I had information in my safe in the Pentagon from the weeks I started in August of 1964. I had information that we were being lied into a war. Although I was not against the war at that point, I was very much against the way I saw it was going to be prosecuted by heavy bombing. From the very beginning, I was against the bombing of the north. Again, I didn't object as I might have, because the president was facing a candidate, Goldwater, who in all sincerity was calling on us to enlarge the war. So I thought it was important that Johnson beat him, and it wouldn't have occurred to me to undercut the president at that time by exposing him as a liar. That's the way I felt.

But I don't admire my actions in retrospect. My conscience and prudence about my career told me to keep my mouth shut. But I was wrong. What I am saying is that conscience is so much socially constructed that even your own conscience should be looked at skeptically in situations of life and death. If you find you've been wrong, change the decision you made there. Change direction.

In reading his words, I think about the compromises I've made in my life, and whom I've harmed and owe a responsibility to tell the truth to. I work for nonprofit social justice groups, and to be honest, I've seen some maltreatment of employees like you wouldn't believe by some of the biggest names in the nonprofit arena. But I won't name names publicly because I know that the rightwing would simply use my criticisms as fuel to tear apart the larger movement. It doesn't mean that I don't wish the internal dissidents who want to increase democracy and improve the movement well, just that I've made partial peace with the fact that not all our leaders are good people. I don't like it, I don't want to directly work under them, and I hope never to act like them. But part of me can live with their cruddy treatment of employees as long as they are ACTUALLY making improvements in people's daily lives. This isn't to say that I don't hope or long for better from our progressive leaders, just that I've become accustomed to it, that my standards are being driven down. Also not to say that their employees aren't people since they obviously are as well, just that sometimes there's a broader good that these leaders who are crappy managers achieve. That being said, I want to stay the fuck away from them - as friends, coworkers, and bosses. So why do I cry when I read Ellsberg? Because on so many counts, he's right:

As I get older, I realize that people act according to their conscience most of the time. And it isn't always the right way to act. One's conscience is very much shaped by society. Very often people put obedience at the height of their conscience and values. Obeying the president as a matter of conscience. Keeping a promise, even when that promise turns out to involve you in participating in great social evils and war. Promises to keep secrets -- which of course are made many times in the government, and which I ultimately broke.

I have done a lot of lecturing -- for thirty years -- but for a long time, I didn't speak about whistle-blowing specifically because it seemed as though I was blowing my own horn. I was being defensive about what I did, or in effect, saying, "Do what I did." Most people in my audience were not in a position to be a whistle-blower ready to go to jail. But then I realized it is one of the most important actions a person can be called on to make. I now like to complicate the lives of people who hear me speak by encouraging them that they should not regard promises or expectations of obedience or silence as absolutely obligatory. The meaning of whistle-blowing is to warn people. Policemen were equipped with whistles. If there was a wrongdoer in the neighborhood, the policeman would shout, "Help me get him! Stop this man! Don't let him get away! Watch out! You're in danger!"

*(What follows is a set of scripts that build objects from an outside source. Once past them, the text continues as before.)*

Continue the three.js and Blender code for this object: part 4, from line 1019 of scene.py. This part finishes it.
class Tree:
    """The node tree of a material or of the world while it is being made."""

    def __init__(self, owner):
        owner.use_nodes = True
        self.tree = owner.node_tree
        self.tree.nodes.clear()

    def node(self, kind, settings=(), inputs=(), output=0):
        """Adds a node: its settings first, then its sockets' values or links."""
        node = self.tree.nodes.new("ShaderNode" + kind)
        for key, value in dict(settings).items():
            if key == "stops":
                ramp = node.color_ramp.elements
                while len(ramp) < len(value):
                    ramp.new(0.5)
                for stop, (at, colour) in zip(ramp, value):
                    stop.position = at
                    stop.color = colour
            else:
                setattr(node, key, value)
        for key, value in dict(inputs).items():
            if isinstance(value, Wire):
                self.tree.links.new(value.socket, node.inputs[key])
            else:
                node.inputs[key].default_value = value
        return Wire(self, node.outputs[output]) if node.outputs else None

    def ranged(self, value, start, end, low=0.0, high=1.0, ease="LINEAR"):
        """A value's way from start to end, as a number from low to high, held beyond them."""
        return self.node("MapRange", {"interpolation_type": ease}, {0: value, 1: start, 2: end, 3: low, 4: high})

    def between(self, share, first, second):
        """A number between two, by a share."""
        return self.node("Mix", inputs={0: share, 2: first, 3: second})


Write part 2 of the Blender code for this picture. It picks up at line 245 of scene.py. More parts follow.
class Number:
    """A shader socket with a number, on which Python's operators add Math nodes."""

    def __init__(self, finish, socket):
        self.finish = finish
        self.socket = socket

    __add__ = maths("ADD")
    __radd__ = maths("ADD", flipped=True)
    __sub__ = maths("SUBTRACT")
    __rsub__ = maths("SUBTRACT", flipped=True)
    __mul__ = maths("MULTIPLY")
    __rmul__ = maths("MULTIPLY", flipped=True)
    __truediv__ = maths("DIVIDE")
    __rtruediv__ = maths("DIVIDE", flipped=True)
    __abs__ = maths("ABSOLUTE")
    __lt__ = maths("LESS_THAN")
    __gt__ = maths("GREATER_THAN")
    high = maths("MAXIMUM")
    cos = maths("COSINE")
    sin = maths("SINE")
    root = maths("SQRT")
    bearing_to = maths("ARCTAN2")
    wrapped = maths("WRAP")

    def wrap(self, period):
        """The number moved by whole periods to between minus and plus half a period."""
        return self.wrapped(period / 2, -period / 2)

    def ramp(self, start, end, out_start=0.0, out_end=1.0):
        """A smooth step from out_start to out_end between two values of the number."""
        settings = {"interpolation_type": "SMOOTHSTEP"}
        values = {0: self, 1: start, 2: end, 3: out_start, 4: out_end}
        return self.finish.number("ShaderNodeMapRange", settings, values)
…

The thing that keeps people in line is very much like what they used to say to us in the Marine Corps: "You volunteered. You stepped over the line. Now you have to stay. That is the price of signing up in the Marines." I did observe combat enough. I was with the State Department in Vietnam using my Marine training. I walked with troops under fire in combat. And you see great courage all around you. Routinely. And that's taken for granted. A very small percentage of people get medals for it. Civilians somehow seem to think it is almost not right for them to risk their careers. Or to risk their family's livelihood and security.

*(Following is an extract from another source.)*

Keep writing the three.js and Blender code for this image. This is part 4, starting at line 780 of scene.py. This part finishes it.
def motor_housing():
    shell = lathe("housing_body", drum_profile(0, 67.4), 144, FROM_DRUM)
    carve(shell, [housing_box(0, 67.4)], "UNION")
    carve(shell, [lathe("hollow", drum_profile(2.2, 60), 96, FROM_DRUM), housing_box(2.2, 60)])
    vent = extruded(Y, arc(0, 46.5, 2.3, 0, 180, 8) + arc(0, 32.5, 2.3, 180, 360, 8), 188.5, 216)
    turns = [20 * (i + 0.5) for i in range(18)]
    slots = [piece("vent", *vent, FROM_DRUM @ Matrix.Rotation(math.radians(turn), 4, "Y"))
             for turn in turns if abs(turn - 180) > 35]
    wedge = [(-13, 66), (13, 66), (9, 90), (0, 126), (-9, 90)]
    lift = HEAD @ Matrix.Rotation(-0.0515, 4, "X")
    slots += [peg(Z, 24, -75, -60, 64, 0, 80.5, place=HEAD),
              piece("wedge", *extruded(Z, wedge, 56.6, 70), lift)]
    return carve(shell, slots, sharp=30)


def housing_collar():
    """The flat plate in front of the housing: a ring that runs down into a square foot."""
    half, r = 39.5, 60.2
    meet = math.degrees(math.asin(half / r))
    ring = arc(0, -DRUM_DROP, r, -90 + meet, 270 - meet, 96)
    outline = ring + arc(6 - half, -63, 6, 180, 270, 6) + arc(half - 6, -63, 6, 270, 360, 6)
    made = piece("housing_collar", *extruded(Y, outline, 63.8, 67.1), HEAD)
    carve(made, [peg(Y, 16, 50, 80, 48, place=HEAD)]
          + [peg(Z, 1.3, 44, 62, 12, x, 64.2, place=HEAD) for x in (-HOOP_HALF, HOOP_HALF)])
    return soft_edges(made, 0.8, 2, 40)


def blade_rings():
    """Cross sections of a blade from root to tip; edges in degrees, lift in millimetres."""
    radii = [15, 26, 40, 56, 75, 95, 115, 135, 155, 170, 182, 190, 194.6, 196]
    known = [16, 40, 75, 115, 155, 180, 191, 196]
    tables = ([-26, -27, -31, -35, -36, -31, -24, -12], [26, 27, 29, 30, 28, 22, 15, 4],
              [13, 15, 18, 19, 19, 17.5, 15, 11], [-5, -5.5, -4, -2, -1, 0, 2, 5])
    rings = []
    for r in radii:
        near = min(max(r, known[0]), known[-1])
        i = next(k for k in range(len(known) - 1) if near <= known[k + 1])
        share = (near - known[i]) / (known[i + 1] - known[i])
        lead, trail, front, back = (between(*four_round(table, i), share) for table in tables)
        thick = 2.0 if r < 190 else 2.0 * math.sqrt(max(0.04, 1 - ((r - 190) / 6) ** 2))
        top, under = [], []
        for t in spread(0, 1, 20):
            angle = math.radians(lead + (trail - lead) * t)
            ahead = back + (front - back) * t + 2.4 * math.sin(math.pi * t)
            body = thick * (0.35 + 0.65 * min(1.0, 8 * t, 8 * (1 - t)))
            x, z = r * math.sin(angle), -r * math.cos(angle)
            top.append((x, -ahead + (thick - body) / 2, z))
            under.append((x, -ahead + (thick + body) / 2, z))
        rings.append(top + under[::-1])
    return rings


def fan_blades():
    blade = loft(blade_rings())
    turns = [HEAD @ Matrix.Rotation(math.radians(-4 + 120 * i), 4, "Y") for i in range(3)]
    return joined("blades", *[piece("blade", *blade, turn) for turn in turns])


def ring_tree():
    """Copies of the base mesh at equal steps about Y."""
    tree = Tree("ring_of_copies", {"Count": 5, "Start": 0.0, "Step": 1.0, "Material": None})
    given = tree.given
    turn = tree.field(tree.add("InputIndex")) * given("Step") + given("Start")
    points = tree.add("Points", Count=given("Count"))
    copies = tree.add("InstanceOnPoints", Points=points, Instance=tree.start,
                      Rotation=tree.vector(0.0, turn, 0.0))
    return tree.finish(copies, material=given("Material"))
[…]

To a large extent that silence is dictated by conscience. It's wrongful silence. But people say, "I signed an agreement." People really feel they are doing the right thing when they keep their mouths shut even when they see these things going on. They think that it would be bad for their company, or the president, if they exposed any of that. They are not lying with a guilty conscience to protect these people. They are doing it because they feel it is the right thing to do. So conscience isn't a totally reliable guide either. Where do you turn then? For example, Bush said, "God told me to strike the Taliban. And I did. God told me to attack Iraq and I did." My opinion on that is, "That wasn't God. It was a wrong connection." When you hear the voice of God telling you to do something -- in Bush's case, an unprovoked attack on another country -- get a second opinion. Look skeptically. Paradoxical as it may seem, even your conscience is not the last word, especially when it tells you to be obedient to leadership that is leading you astray or to keep their secrets.

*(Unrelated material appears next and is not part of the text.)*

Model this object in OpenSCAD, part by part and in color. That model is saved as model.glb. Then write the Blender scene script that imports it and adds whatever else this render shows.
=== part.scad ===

So General Shinseki, consider making whatever documents you own public. Keep speaking up and speaking out and make our community proud. Don't be the silent modelminority who endures disrespect and abuse for the sake of it, or abide by some hidden code of honor. It's one thing to not want to be seen as a partisan critic (so don't campaign for Kerry or the next Democratic nominee if you don't want to) but you have a broader and greater obligation - to the American people, and to your former troops, to the Constitution - to NOT hold your peace. Because it's braver and more courageous to speak out. It doesn't make you a martyr, and it doesn't make you a publicity hound or media whore.

It rounds you out and makes you whole, and I know that the unfortunate reality of what's happenening in Iraq is bearing out your judgement better than any "I told you so." And I'm sure that you are far too classy to ever say those exact words to Rumsfeld but now that our esteemed leader who lacks judgement is considering taking on Iran -- well there's only so far anyone can push before nuclear war starts happening. And no one wants to forget the victims of Hiroshima, but no one on the world stage is currently better at destroying fragile tranquility than our dear Bushie. So I wouldn't be surprised if one of his off the cuff remarks precipitated the next global/nuclear war.

So General Shinseki and others, I beg of you - open the floodgates of whatever documents you have. It doesn't have to trace back to you, the American people can't handle another war. Join your fellow retired Generals who are voicing their thoughts openly.

One of these days I hope to put my opinions down in some non-anonymous fashion, maybe in a letter to the editor or in my resignation. At least I have the small comfort of knowing that not doing so isn't killing anyone, just maintaining the cover for those who parade around highminded ideals in a macro fashion but actually don't practice them in their micro personal spheres. I provide cover for hypocrites. Jeez, I hope that's not my epitaph.